As I mentioned earlier, the original motivation for developing computer mapping systems was to automate the map making process. Computerization has not only made map making more efficient, it has also removed some of the technological barriers that used to prevent people from making maps themselves. What used to be an arcane craft practiced by a few specialists has become a "cloud" application available to any networked computer user. When I first started writing this text in 1997, my example was the mapping extension included in Microsoft Excel 97, which made creating a simple map as easy as creating a graph. Seventeen years later, who hasn't used Google Maps or MapQuest?
As much as computerization has changed the way maps are made, it has had an even greater impact on how maps can be used. Calculations of distance, direction, and area, for example, are tedious and error-prone operations with paper maps. Given a digital map, such calculations can easily be automated. Those who are familiar with CAD systems know this from first-hand experience. Highway engineers, for example, rely on aerial imagery and digital mapping systems to estimate project costs by calculating the volumes of rock that need to be excavated from hillsides and filled into valleys.
The ability to automate analytical tasks not only relieves tedium and reduces errors; it also allows us to perform tasks that would otherwise seem impractical. Consider, for example, if you were asked to plot on a map a 100-meter-wide buffer zone surrounding a protected stream. If all you had to work with was a paper map, a ruler, and a pencil, you might have a lengthy job on your hands. You might draw lines scaled to represent 100 meters, perpendicular to the river on both sides, at intervals that vary in frequency with the sinuosity of the stream.
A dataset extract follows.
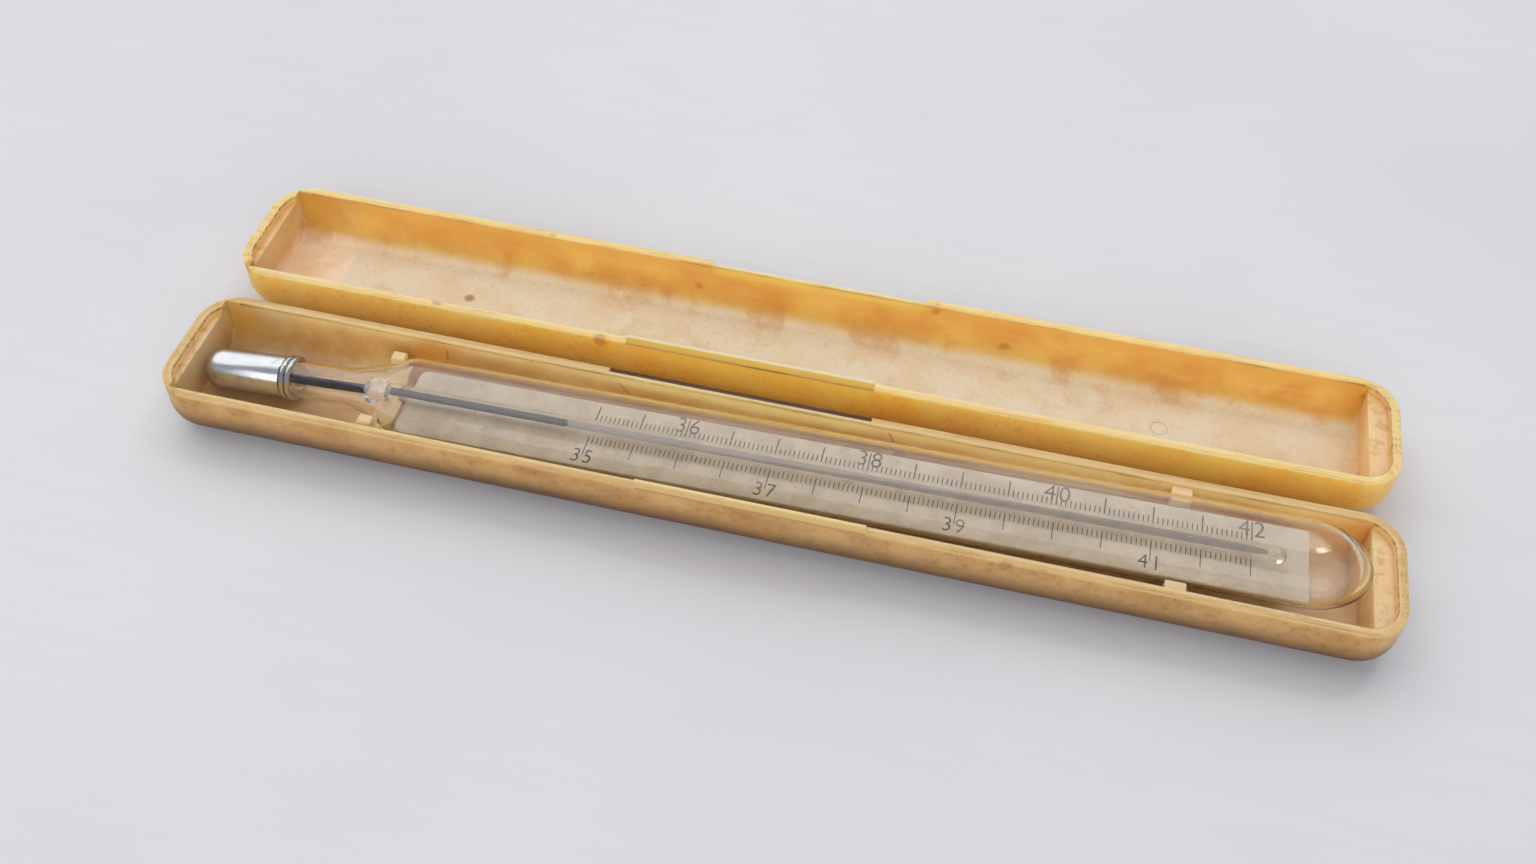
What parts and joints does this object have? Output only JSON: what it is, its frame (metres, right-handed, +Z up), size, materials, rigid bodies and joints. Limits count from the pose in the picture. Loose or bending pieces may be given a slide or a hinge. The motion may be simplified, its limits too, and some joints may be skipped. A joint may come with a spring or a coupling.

Then you might plot a perimeter that connects the end points of the perpendicular lines. If your task was to create hundreds of such buffer zones, you might conclude that automation is a necessity, not just a luxury.
Some tasks can be implemented equally well in either vector- or raster- oriented mapping systems. Other tasks are better suited to one representation strategy or another. The calculation of slope, for example, or of gradient--the direction of the maximum slope along a surface--is more efficiently accomplished with raster data. The slope of one raster grid cell may be calculated by comparing its elevation to the elevations of the eight cells that surround it. Raster data are also preferred for a procedure called viewshed analysis that predicts which portions of a landscape will be in view, or hidden from view, from a particular perspective.
Some mapping systems provide ways to analyze attribute data as well as locational data. For example, the Excel mapping extension I mentioned above links the geographic data display capabilities of a mapping system with the data analysis capabilities of a spreadsheet. As you probably know, spreadsheets like Excel let users perform calculations on individual fields, columns, or entire files. A value changed in one field automatically changes values throughout the spreadsheet. Arithmetic, financial, statistical, and even certain database functions are supported. But as useful as spreadsheets are, they were not engineered to provide secure means of managing and analyzing large databases that consist of many related files, each of which is the responsibility of a different part of an organization. A spreadsheet is not a DBMS. And, by the same token, a mapping system is not a GIS.